[start]
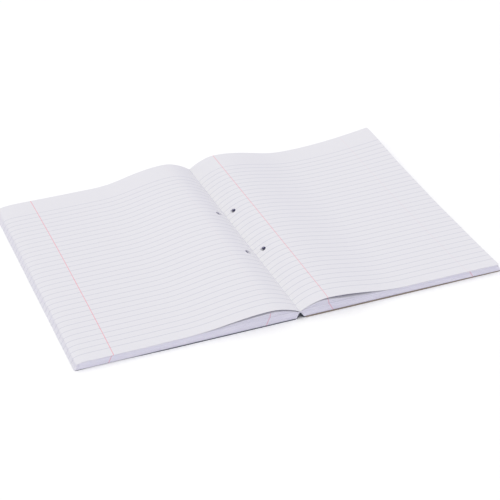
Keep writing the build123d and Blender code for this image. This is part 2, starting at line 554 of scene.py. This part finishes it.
def offset_paper(name, near_margin, far_margin):
    """Woodfree offset paper, calendered and pen-ruled: matt, and faintly violet from its brightener."""
    tree, shader, place_at = new_material(name, roughness=0.88)
    paper = colours().paper
    # Fibres gather in flocs about 4 mm across, so that the sheet looks slightly cloudy.
    flocs = add_node(tree, "ShaderNodeTexNoise", {"Vector": place_at, "Scale": 1 / (4 * MM), "Detail": 3.0})
    layers = [(flocs, tinted(paper, 0.97, 0.97, 0.975))]
    layers += printing(tree, place_at, 0.82, near_margin, far_margin, swell=1.0)
    tree.links.new(lay_over(tree, linear(paper), layers), shader.inputs["Base Color"])
    # The felt side of the sheet has a tooth of single fibres, about 0.25 mm apart.
    fibres = add_node(tree, "ShaderNodeTexNoise",
                      {"Vector": place_at, "Scale": 1 / (0.25 * MM), "Detail": 4.0})
    bump = add_node(tree, "ShaderNodeBump", {"Height": fibres, "Strength": 0.12, "Distance": 0.02 * MM})
    tree.links.new(bump.outputs[0], shader.inputs["Normal"])
    shader.inputs["Specular IOR Level"].default_value = 0.25


def cut_paper(name, colour, rule):
    """The same paper seen on its cut ends, left by a guillotine or a punch: finely streaked and violet grey.

    The ruling runs off the leaf, so the ends of the lines show as small ticks that don't quite line up."""
    tree, shader, place_at = new_material(name, roughness=0.92)
    # Streaks follow the leaves: 0.33 mm high, which is coarser than a leaf, and some 25 mm long.
    along = add_node(tree, "ShaderNodeMapping",
                     {"Vector": place_at, "Scale": (1 / (25 * MM), 1 / (25 * MM), 1 / (0.33 * MM))})
    streaks = add_node(tree, "ShaderNodeTexNoise", {"Vector": along, "Scale": 1.0, "Detail": 2.0})
    dark = add_node(tree, "ShaderNodeMapRange", {0: streaks, 1: 0.4, 2: 0.7, 3: 0.0, 4: 1.0})
    layers = [(dark, tinted(colour, 0.9, 0.89, 0.93))]
    layers += printing(tree, place_at, rule, rule, rule, swell=1.8)
    tree.links.new(lay_over(tree, linear(colour), layers), shader.inputs["Base Color"])
    bump = add_node(tree, "ShaderNodeBump", {"Height": streaks, "Strength": 0.3, "Distance": 0.05 * MM})
    tree.links.new(bump.outputs[0], shader.inputs["Normal"])
    shader.inputs["Specular IOR Level"].default_value = 0.2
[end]
Problem requirements.
Repeat the data above, word for word.

The reply.
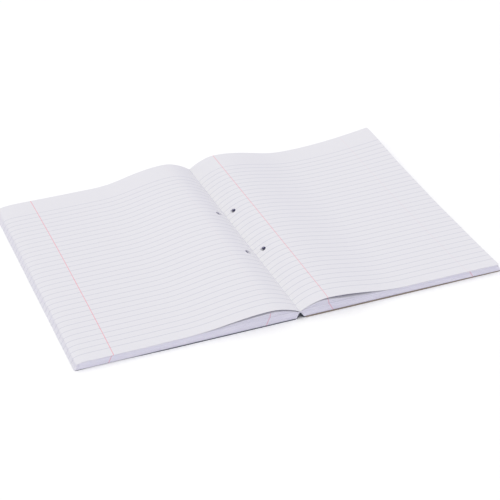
Keep writing the build123d and Blender code for this image. This is part 2, starting at line 554 of scene.py. This part finishes it.
def offset_paper(name, near_margin, far_margin):
    """Woodfree offset paper, calendered and pen-ruled: matt, and faintly violet from its brightener."""
    tree, shader, place_at = new_material(name, roughness=0.88)
    paper = colours().paper
    # Fibres gather in flocs about 4 mm across, so that the sheet looks slightly cloudy.
    flocs = add_node(tree, "ShaderNodeTexNoise", {"Vector": place_at, "Scale": 1 / (4 * MM), "Detail": 3.0})
    layers = [(flocs, tinted(paper, 0.97, 0.97, 0.975))]
    layers += printing(tree, place_at, 0.82, near_margin, far_margin, swell=1.0)
    tree.links.new(lay_over(tree, linear(paper), layers), shader.inputs["Base Color"])
    # The felt side of the sheet has a tooth of single fibres, about 0.25 mm apart.
    fibres = add_node(tree, "ShaderNodeTexNoise",
                      {"Vector": place_at, "Scale": 1 / (0.25 * MM), "Detail": 4.0})
    bump = add_node(tree, "ShaderNodeBump", {"Height": fibres, "Strength": 0.12, "Distance": 0.02 * MM})
    tree.links.new(bump.outputs[0], shader.inputs["Normal"])
    shader.inputs["Specular IOR Level"].default_value = 0.25


def cut_paper(name, colour, rule):
    """The same paper seen on its cut ends, left by a guillotine or a punch: finely streaked and violet grey.

    The ruling runs off the leaf, so the ends of the lines show as small ticks that don't quite line up."""
    tree, shader, place_at = new_material(name, roughness=0.92)
    # Streaks follow the leaves: 0.33 mm high, which is coarser than a leaf, and some 25 mm long.
    along = add_node(tree, "ShaderNodeMapping",
                     {"Vector": place_at, "Scale": (1 / (25 * MM), 1 / (25 * MM), 1 / (0.33 * MM))})
    streaks = add_node(tree, "ShaderNodeTexNoise", {"Vector": along, "Scale": 1.0, "Detail": 2.0})
    dark = add_node(tree, "ShaderNodeMapRange", {0: streaks, 1: 0.4, 2: 0.7, 3: 0.0, 4: 1.0})
    layers = [(dark, tinted(colour, 0.9, 0.89, 0.93))]
    layers += printing(tree, place_at, rule, rule, rule, swell=1.8)
    tree.links.new(lay_over(tree, linear(colour), layers), shader.inputs["Base Color"])
    bump = add_node(tree, "ShaderNodeBump", {"Height": streaks, "Strength": 0.3, "Distance": 0.05 * MM})
    tree.links.new(bump.outputs[0], shader.inputs["Normal"])
    shader.inputs["Specular IOR Level"].default_value = 0.2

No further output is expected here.